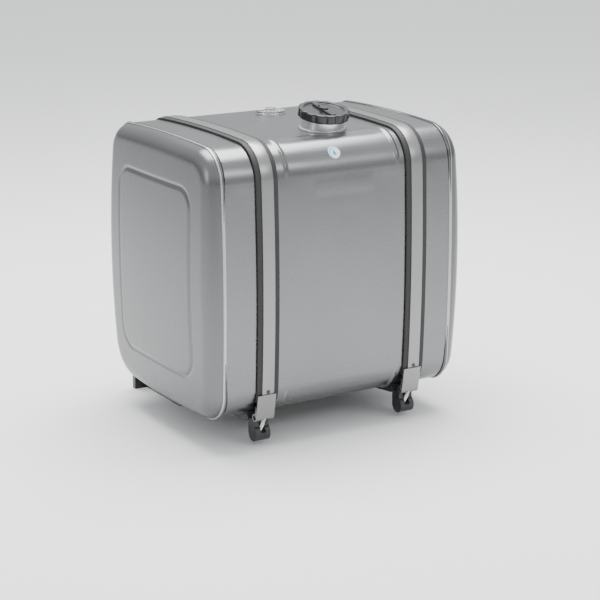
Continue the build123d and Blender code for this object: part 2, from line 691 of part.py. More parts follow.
# --- brackets -----------------------------------------------------------------
def cradle(inner, outer, x):
    """Belt under the vessel and up its back, as far as the bracket holds it."""
    start = corner_point(BRACKET_START_ANGLE, FAR)
    points = [FRONT_BOTTOM, start, (FAR, -FAR), (FAR, BRACKET_TOP), (0, BRACKET_TOP)]
    return band(inner, outer, x, BRACKET_WIDTH) & side_shape(points, x, 2 * BRACKET_WIDTH)


def arch(depth):
    """Side view under the arm: a face from the arch up by depth, or up to the cradle if depth is None."""
    front_y, front_drop = ARCH_FRONT
    middle_y, middle_drop = ARCH_MIDDLE
    bottom = FLOOR_CLEARANCE
    low = (front_y, bottom - front_drop), (middle_y, bottom - middle_drop), (FOOT_FRONT_Y, 0)
    with BuildSketch(Plane.YZ) as sketch:
        with BuildLine():
            ThreePointArc(*low)
            if depth is None:
                behind = BACK_PLATE_Y - BACK_PLATE_T / 2
                Polyline(low[2], (behind, 0), (behind, BRACKET_TOP), (0, BRACKET_TOP), low[0])
            else:
                high = [(y, z + depth) for y, z in low]
                ThreePointArc(*high)
                Line(low[2], high[2])
                Line(low[0], high[0])
        make_face()
    return sketch.sketch


def bracket_nose(x):
    """Rounded nose at the front of the arm, joined to the cradle above it."""
    nose = crossbar(NOSE_RADIUS, about(x, NOSE_WIDTH), NOSE_Y, NOSE_Z)
    root_y = (NOSE_Y - NOSE_RADIUS / 2, NOSE_Y + NOSE_RADIUS)
    root = block(about(x, NOSE_WIDTH), root_y, (NOSE_Z, FLOOR_CLEARANCE + PAD_T))
    return nose + root


def bolt_passage(x):
    """Slot open to the front, the hole in its floor, and the pocket under it for washer and nut."""
    back = -BOLT_RADIUS - SLOT_BACK_GAP
    reach = SEAT + 3 * NOSE_RADIUS
    slot = block(about(0, NOSE_SLOT), (back, SLOT_FRONT), (BOLT_RADIUS, SEAT - NOSE_FLOOR_T))
    hole = post(NOSE_SLOT / 2, BOLT_RADIUS, reach)
    pocket = block(about(0, NUT_POCKET_WIDTH), about(0, NUT_POCKET_WIDTH), (SEAT, reach))
    return bolt_place(x) * (slot + hole + pocket)


def anchor_lugs(x):
    """Two ears at the top of the back plate that hold the strap's rear pin."""
    middle = (LUG_OUTER + STRAP_WIDTH / 2 + LUG_GAP) / 2
    y_span = (ANCHOR_Y - ANCHOR_EYE_RADIUS - LUG_SHELL_GAP, BACK_PLATE_Y - BACK_PLATE_T / 2)
    z_span = (ZC - LUG_BOTTOM_DROP, ZC + BACK_PLATE_TOP)
    ears = block(about(x - middle, LUG_T), y_span, z_span) + block(about(x + middle, LUG_T), y_span, z_span)
    return ears - vessel(LUG_SHELL_GAP, *about(x, BRACKET_WIDTH))


def bracket(x):
    """Cast console: cradle, arm web and rib, foot, back plate, anchor ears and slotted nose."""
    arm = prism(arch(None), *about(x, WEB_T)) + prism(arch(RIB_T), *about(x, RIB_WIDTH)) + bracket_nose(x)
    arm = arm - vessel(PAD_T, *about(x, 2 * BRACKET_WIDTH))
    foot = block(about(x, BRACKET_WIDTH), (FOOT_FRONT_Y, BACK_PLATE_Y), (0, FOOT_T))
    plate_y = (BACK_PLATE_Y - BACK_PLATE_T, BACK_PLATE_Y)
    plate = block(about(x, BACK_PLATE_WIDTH), plate_y, (0, ZC + BACK_PLATE_TOP))
    casting = arm + cradle(PAD_T, PAD_T + FLANGE_T, x) + foot + plate + anchor_lugs(x)
    casting = casting - crossbar(ANCHOR_BORE_RADIUS, about(x, 2 * BRACKET_WIDTH), ANCHOR_Y, ZC)
    casting = casting - bolt_passage(x)
    for hole_x in about(x, CHASSIS_SPACING_X):
        for hole_z in about(ZC - CHASSIS_CENTRE_DROP, CHASSIS_SPACING_Z):
            place = Pos(hole_x, BACK_PLATE_Y, hole_z) * Rot(90, 0, 0)
            casting = casting - place * post(CHASSIS_HOLE_RADIUS, -OVERCUT, BACK_PLATE_T + OVERCUT)
    return casting


def anchor_pin(x):
    """Headed pin through the ears and the strap's rear eye, drilled for a split pin."""
    pin = crossbar(ANCHOR_PIN_RADIUS, (x - LUG_OUTER, x + PIN_END), ANCHOR_Y, ZC)
    pin = pin + crossbar(PIN_HEAD_RADIUS, (x - LUG_OUTER - PIN_HEAD_T, x - LUG_OUTER), ANCHOR_Y, ZC)
    return pin - split_place(x) * post(SPLIT_PIN_RADIUS, -SPLIT_PIN_LENGTH / 2, SPLIT_PIN_LENGTH / 2)


def split_place(x):
    return Pos(x + PIN_END - PIN_OVERHANG / 2, ANCHOR_Y, ZC)


def split_pin(x):
    half = SPLIT_PIN_LENGTH / 2
    pin = post(SPLIT_PIN_RADIUS, -half, half) + Pos(0, 0, half) * Sphere(2 * SPLIT_PIN_RADIUS)
    return split_place(x) * pin


# --- write every node ---------------------------------------------------------
def save_named(names, shapes):
    for name, shape in zip(names, shapes):
        save(shape, name)


save(tank_shell(), "tank_shell")
for maker, name in ((end_cap, "end_cap"), (end_weld, "end_weld")):
    right = maker()
    save(right, name + "_right")
    save(mirror(right, Plane.YZ), name + "_left")
save(filler_neck(), "filler_neck")
save(neck_weld(), "neck_weld")
save(cap_shell(), "cap_shell")
save(cap_bayonet(), "cap_bayonet")
save_named(("cap_gasket", "cap_seal_plate", "cap_spring"), cap_seal())
save(lock_barrel(), "lock_barrel")
save(key_cover(), "key_cover")
save_named(("sender_port_ring", "sender_gasket", "sender_head", "sender_screws"), sender())
save_named(("sender_stem", "sender_stop", "sender_float"), sender_stem())
save_named(("drain_boss", "drain_washer", "drain_plug"), drain())
save(outlet_boss(), "outlet_boss")

SIDES = ("left", "right")
STRAP_PARTS = {
    "strap_liner": strap_liner,
    "strap": strap,
    "strap_eye": strap_eye,
    "t_bolt": t_bolt,
    "strap_washer": strap_washer,
    "strap_nut": strap_nut,
    "bracket": bracket,
    "bracket_pad": lambda x: cradle(0, PAD_T, x),
}
for side, baffle_x, strap_x in zip(SIDES, BAFFLE_X, STRAP_X):
    save(baffle(baffle_x), "baffle_" + side)
    for name, maker in STRAP_PARTS.items():
        save(maker(strap_x), name + "_" + side)
for name, maker in (("strap_rivets", strap_rivet), ("anchor_pins", anchor_pin), ("split_pins", split_pin)):
    save(Compound(children=[maker(strap_x) for strap_x in STRAP_X]), name)
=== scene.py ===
import bmesh
import bpy
import json
import math
import numpy as np
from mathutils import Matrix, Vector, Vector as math_vector


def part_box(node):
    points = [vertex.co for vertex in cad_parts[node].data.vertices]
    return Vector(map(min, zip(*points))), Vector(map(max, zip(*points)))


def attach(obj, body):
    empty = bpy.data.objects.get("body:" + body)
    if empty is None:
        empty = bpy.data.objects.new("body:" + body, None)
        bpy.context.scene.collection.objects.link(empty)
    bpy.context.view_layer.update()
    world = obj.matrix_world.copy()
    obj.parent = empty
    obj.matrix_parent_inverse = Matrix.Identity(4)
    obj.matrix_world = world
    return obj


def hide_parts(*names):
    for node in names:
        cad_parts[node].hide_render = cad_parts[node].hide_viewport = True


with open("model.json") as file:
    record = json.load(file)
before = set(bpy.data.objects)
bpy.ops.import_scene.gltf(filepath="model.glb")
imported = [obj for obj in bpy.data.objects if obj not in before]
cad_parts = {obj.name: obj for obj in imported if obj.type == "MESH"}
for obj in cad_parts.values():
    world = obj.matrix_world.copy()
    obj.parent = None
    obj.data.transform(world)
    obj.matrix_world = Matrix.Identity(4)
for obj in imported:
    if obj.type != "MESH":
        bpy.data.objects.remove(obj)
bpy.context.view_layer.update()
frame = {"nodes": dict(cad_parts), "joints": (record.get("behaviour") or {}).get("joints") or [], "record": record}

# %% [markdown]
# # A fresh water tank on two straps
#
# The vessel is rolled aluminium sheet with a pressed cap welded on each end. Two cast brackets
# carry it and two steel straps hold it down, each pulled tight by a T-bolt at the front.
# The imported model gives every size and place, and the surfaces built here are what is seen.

SIDES = ("left", "right")
shell_low, shell_high = (np.array(corner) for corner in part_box("tank_shell"))

# %% [markdown]
# ## The vessel's cross-section
#
# The section is four shallow crowns joined by four corner fillets, all tangent to one another.
# Because neighbours are tangent, a curve at any distance outside or inside the skin has the same
# eight centres and only changes every radius. One function of distance along the outline and
# distance off it therefore serves the shell, the end caps, the welds, the liners and the straps.

# %% Eight arcs around the outline
BEAD_RISE = 0.003
TANK_HEIGHT = 0.620
TANK_DEPTH = 0.508
CENTRE_Y = -0.024
CENTRE_Z = 0.378
SIDE_CROWN = 0.0109
TOP_CROWN = 0.0083
half_depth = TANK_DEPTH / 2
half_height = TANK_HEIGHT / 2


def crown_radius(half_chord, rise):
    return (half_chord ** 2 + rise ** 2) / (2 * rise)


top_radius = crown_radius(half_depth - SIDE_CROWN, TOP_CROWN)
side_radius = crown_radius(half_height - TOP_CROWN, SIDE_CROWN)
top_centre = np.array([0, half_height - top_radius])
side_centre = np.array([side_radius - half_depth, 0])
CORNERS = (
    ("front_top", -1, 1, 0.079),
    ("rear_top", 1, 1, 0.062),
    ("rear_bottom", 1, -1, 0.094),
    ("front_bottom", -1, -1, 0.071),
)


def corner_centre(side, level, radius):
    """Centre of a fillet: top_radius - r and side_radius - r from the two crowns' centres."""
    upper = top_centre * (1, level)
    lateral = side_centre * (-side, 1)
    reach, other = top_radius - radius, side_radius - radius
    apart = np.linalg.norm(lateral - upper)
    along = (reach ** 2 - other ** 2 + apart ** 2) / (2 * apart)
    across = math.sqrt(reach ** 2 - along ** 2)
    heading = (lateral - upper) / apart
    foot = upper + heading * along
    options = [foot + across * turn * np.array([-heading[1], heading[0]]) for turn in (-1, 1)]
    return min(options, key=np.linalg.norm)


def angle_between(start, end):
    return math.atan2(end[1] - start[1], end[0] - start[0])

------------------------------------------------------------

### Written exercise
Print exactly the run of lines that starts at the line with "obj.data.transform(world)" and ends at the line with "return (half_chord **". Leave out every other line.

### Result below
    obj.data.transform(world)
    obj.matrix_world = Matrix.Identity(4)
for obj in imported:
    if obj.type != "MESH":
        bpy.data.objects.remove(obj)
bpy.context.view_layer.update()
frame = {"nodes": dict(cad_parts), "joints": (record.get("behaviour") or {}).get("joints") or [], "record": record}

# %% [markdown]
# # A fresh water tank on two straps
#
# The vessel is rolled aluminium sheet with a pressed cap welded on each end. Two cast brackets
# carry it and two steel straps hold it down, each pulled tight by a T-bolt at the front.
# The imported model gives every size and place, and the surfaces built here are what is seen.

SIDES = ("left", "right")
shell_low, shell_high = (np.array(corner) for corner in part_box("tank_shell"))

# %% [markdown]
# ## The vessel's cross-section
#
# The section is four shallow crowns joined by four corner fillets, all tangent to one another.
# Because neighbours are tangent, a curve at any distance outside or inside the skin has the same
# eight centres and only changes every radius. One function of distance along the outline and
# distance off it therefore serves the shell, the end caps, the welds, the liners and the straps.

# %% Eight arcs around the outline
BEAD_RISE = 0.003
TANK_HEIGHT = 0.620
TANK_DEPTH = 0.508
CENTRE_Y = -0.024
CENTRE_Z = 0.378
SIDE_CROWN = 0.0109
TOP_CROWN = 0.0083
half_depth = TANK_DEPTH / 2
half_height = TANK_HEIGHT / 2


def crown_radius(half_chord, rise):
    return (half_chord ** 2 + rise ** 2) / (2 * rise)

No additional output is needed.